We train graph neural networks on halo catalogues from Gadget N-body
simulations to perform field-level likelihood-free inference of cosmological
parameters. The catalogues contain $\lesssim $ 5,000 halos with masses $\gtrsim {10}^{10}\text{}{h}^{-1}{M}_{\odot}$ in a periodic volume of $(25\text{}{h}^{-1}\mathrm{M}\mathrm{p}\mathrm{c}{)}^{3}$ ; every
halo in the catalogue is characterized by several properties such as position,
mass, velocity, concentration, and maximum circular velocity.

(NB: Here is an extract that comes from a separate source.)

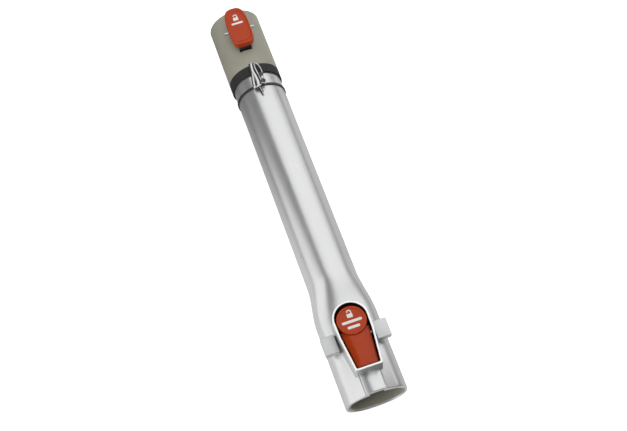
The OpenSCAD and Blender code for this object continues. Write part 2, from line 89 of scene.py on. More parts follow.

Our models, built
to be permutationally, translationally, and rotationally invariant, do not
impose a minimum scale on which to extract information and are able to infer
the values of ${\mathrm{\Omega}}_{\mathrm{m}}$ and ${\sigma}_{8}$ with a mean relative error of
$\sim 6\mathrm{\%}$ , when using positions plus velocities and positions plus masses,
respectively. More importantly, we find that our models are very robust: they
can infer the value of ${\mathrm{\Omega}}_{\mathrm{m}}$ and ${\sigma}_{8}$ when tested using halo
catalogues from thousands of N-body simulations run with five different N-body
codes: Abacus, CUBEP${}^{3}$ M, Enzo, PKDGrav3, and Ramses. Surprisingly, the model
trained to infer ${\mathrm{\Omega}}_{\mathrm{m}}$ also works when tested on thousands of
state-of-the-art CAMELS hydrodynamic simulations run with four different codes
and subgrid physics implementations. Using halo properties such as
concentration and maximum circular velocity allow our models to extract more
information, at the expense of breaking the robustness of the models. This may
happen because the different N-body codes are not converged on the relevant
scales corresponding to these parameters.